Over the last few years, we've seen quite a few states take up new voting restrictions, immediately on the heels of Republican gains in the 2010 election cycle, so much so that the notion of a "Republican war on voting" was widely recognized and understood. After the 2012 elections, despite the failures of voter suppression, state GOP officials renewed their efforts.
But it's probably fair to say we haven't seen anything quite as astounding as the proposed restrictions in North Carolina. Barbara Arnwine, president of the Lawyers Committee for Civil Rights Under Law, said, "This is the single worst bill we have seen introduced since voter suppression bills began sweeping the country."
And as of this morning, it seems all but certain to pass.
The Senate gave key approval Wednesday to legislation that radically alters how voting will be conducted in North Carolina in future elections.
House Bill 589 passed by a 32-14 vote. A final vote is expected Thursday, and the House would then have to agree with the myriad changes the Senate made to what started out as a measure to require voters to show photo identification at the polls.
The Republicans efforts to suppress voting has drawn public protests -- six people were arrested after participating in a sit-in at state House Speaker Thom Tillis' office yesterday -- but for now, the GOP majority in both chambers of the state legislature don't seem to care.
Remember, as recently as a few months ago, North Carolina Republicans shelved plans for voting restrictions, assuming they'd never get Justice Department clearance under the Voting Rights Act. But after five Republican-nominated Supreme Court justices gutted the VRA, conservatives in North Carolina not only took their proposal off the shelf, they made it much worse.
As Rachel explained on the show last night, "They're going after early voting. They're going after voter registration drives. For college students, not only will you not be able to use your college ID to allow you to vote, but if you vote where you go to college, the state wants to tax your parents as a penalty for you voting in your college town. If your ID is from public assistance, you can't use that to vote. If your ID is because you're a public worker, because you work for a city or a county in North Carolina, you cannot even use that ID to vote."
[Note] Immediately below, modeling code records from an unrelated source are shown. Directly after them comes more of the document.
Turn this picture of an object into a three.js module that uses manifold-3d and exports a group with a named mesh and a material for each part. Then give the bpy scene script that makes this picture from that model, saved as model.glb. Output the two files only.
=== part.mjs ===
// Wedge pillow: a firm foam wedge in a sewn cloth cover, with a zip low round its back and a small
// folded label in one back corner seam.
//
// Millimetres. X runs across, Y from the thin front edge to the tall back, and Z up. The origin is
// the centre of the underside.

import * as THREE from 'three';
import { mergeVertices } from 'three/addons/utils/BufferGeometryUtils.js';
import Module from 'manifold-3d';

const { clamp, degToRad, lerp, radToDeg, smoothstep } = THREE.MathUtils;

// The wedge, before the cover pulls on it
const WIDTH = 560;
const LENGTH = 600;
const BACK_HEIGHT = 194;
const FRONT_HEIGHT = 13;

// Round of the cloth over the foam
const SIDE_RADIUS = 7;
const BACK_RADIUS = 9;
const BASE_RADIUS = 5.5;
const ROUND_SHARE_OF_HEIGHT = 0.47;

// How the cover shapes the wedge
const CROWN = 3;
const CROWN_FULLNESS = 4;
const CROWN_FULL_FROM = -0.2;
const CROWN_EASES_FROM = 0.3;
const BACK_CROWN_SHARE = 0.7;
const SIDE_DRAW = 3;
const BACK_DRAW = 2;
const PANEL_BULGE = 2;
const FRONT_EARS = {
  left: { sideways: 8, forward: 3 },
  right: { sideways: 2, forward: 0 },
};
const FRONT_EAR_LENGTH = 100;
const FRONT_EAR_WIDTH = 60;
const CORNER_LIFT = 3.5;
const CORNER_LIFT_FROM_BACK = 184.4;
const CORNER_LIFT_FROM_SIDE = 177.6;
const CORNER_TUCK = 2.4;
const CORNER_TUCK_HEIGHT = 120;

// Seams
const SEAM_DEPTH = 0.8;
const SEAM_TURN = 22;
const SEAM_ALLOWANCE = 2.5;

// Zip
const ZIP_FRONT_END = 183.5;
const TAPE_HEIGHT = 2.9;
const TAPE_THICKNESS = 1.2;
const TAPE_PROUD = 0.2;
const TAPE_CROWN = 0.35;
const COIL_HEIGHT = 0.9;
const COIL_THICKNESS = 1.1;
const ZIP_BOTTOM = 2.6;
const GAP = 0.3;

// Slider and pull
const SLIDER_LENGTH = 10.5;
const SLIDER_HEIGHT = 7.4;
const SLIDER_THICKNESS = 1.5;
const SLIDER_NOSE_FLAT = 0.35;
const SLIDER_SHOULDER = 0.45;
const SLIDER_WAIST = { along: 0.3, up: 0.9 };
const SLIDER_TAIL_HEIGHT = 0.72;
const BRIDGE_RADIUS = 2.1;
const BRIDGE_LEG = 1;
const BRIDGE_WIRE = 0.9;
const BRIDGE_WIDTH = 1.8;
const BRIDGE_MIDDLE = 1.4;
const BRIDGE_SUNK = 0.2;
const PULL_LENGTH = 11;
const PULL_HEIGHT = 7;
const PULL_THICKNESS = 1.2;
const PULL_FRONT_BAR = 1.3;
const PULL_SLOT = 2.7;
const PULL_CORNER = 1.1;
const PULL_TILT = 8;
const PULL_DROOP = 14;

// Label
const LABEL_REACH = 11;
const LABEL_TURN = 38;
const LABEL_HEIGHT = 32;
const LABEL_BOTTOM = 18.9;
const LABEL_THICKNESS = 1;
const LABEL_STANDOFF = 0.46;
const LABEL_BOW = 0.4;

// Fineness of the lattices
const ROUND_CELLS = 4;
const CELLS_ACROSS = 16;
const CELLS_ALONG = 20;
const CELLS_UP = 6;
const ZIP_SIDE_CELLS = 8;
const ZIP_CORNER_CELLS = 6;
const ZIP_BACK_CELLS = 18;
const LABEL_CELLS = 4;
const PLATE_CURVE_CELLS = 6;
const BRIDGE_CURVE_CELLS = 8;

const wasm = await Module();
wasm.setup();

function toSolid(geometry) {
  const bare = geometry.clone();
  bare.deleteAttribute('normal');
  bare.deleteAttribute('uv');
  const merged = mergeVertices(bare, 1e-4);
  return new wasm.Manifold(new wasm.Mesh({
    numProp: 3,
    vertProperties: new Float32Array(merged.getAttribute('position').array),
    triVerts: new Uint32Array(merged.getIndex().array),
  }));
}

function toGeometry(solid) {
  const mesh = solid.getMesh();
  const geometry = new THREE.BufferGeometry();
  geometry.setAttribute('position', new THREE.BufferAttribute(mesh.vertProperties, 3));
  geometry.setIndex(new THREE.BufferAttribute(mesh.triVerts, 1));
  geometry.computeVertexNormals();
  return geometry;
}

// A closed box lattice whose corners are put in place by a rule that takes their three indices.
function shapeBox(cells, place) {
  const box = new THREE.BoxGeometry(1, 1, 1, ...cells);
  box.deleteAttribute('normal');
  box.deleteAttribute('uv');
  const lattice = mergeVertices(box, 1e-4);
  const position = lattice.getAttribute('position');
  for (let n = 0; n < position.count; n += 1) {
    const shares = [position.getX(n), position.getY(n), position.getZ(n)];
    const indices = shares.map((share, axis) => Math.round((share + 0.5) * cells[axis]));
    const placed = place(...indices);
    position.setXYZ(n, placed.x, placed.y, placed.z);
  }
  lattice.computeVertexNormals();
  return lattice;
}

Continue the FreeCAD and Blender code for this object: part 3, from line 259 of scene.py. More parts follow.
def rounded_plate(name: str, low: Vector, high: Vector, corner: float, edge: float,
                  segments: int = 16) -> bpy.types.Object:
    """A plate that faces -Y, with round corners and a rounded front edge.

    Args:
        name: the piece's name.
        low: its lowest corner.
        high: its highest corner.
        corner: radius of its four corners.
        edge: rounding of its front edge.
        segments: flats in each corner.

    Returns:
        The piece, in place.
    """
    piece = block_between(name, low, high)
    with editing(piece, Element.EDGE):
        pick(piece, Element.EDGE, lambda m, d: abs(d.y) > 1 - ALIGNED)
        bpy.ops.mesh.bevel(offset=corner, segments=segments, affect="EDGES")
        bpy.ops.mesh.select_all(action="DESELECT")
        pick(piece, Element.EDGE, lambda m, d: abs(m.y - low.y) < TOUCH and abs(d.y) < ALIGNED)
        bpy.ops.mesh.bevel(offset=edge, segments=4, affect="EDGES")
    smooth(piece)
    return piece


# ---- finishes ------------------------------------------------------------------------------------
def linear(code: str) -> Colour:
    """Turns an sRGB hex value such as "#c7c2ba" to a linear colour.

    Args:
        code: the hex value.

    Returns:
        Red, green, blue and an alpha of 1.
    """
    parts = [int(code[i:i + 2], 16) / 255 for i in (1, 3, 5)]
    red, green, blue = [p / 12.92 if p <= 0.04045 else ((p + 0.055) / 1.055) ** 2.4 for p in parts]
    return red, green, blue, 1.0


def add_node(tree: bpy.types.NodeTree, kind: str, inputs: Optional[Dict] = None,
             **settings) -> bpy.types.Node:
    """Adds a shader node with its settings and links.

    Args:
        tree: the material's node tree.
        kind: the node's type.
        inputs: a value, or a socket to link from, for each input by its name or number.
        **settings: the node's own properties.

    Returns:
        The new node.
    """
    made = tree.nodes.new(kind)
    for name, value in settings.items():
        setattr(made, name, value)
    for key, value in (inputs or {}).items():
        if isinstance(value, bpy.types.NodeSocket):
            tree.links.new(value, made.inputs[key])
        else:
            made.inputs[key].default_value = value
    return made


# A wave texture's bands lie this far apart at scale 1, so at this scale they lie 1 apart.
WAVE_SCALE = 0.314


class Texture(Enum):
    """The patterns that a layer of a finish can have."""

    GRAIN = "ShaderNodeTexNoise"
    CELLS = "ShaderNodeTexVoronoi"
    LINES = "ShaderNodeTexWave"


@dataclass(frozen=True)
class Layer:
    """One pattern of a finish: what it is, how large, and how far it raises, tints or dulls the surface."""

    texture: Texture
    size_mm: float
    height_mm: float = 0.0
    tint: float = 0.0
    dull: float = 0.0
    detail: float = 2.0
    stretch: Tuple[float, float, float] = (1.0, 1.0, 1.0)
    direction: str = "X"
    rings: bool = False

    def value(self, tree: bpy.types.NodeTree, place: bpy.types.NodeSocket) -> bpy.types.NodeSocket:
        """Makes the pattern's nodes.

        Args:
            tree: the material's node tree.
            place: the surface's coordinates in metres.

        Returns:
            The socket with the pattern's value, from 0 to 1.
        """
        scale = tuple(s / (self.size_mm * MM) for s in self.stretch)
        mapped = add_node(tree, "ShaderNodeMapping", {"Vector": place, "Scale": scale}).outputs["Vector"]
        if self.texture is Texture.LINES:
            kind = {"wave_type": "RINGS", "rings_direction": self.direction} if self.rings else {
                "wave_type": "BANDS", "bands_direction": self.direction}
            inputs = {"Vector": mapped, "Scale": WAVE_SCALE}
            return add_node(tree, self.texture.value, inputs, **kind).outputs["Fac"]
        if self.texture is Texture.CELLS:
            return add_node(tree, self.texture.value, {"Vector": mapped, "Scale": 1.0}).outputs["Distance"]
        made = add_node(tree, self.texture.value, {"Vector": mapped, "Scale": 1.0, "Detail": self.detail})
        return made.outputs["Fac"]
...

Aside from the obvious reason, why do this on purpose to your own state's electorate?
Republican proponents say it's to prevent voter fraud, but we already know that's patently ridiculous. By any fair assessment, this is about rigging elections.
But as Dahlia Lithwick explained, there's another layer to this.
Some of the gems advanced recently in the legislature include an abortion bill tacked first onto an anti-Sharia law and then snuck in through a motorcycle safety law (new TRAP regulations may shutter all but one clinic in the state). Another bill forces all educators to teach seventh graders that abortion causes preterm birth (it doesn’t). Lawmakers also enacted legislation (described here and elsewhere as “the harshest unemployment insurance program cuts in our nation's history”) that resulted in 70,000 North Carolina citizens losing their unemployment benefits. The state is one of the 15 to have refused Medicaid expansion under Obamacare. A proposed education bill would slash teacher compensation, (already ranked among the lowest in the nation), eliminate tenure, and use vouchers to reallocate $90 million of public-school funding to private schools (The school superintendent issued a statement this week saying that in light of the proposed deep cuts to the education budget “For the first time in my career of more than 30 years in public education, I am truly worried about students in our care.”) Don’t forget the embarrassing proposed resolution allowing counties and cities to enshrine a state religion. Or the proposed ban on nipples.
But none of this is a joke. For reasons that Kromm and Sturgis lay out at length, it’s a well-funded, Koch-endorsed Christmas rush to get everything done right now.
How does the state legislature control an electorate that by all accounts really hates the state’s new legislative initiatives? Simple. Drown them out—by diluting minority/Democratic votes through redistricting, or suppressing the vote.
The point, in the other words, is to insulate policymakers from democracy. These elected officials in North Carolina want to pursue radicalism without fear of voters punishing them, so they're creating an electoral framework in which defeat is far less likely, popular will be damned.
Voting-rights advocates are already preparing legal challenges. We'll keep you posted.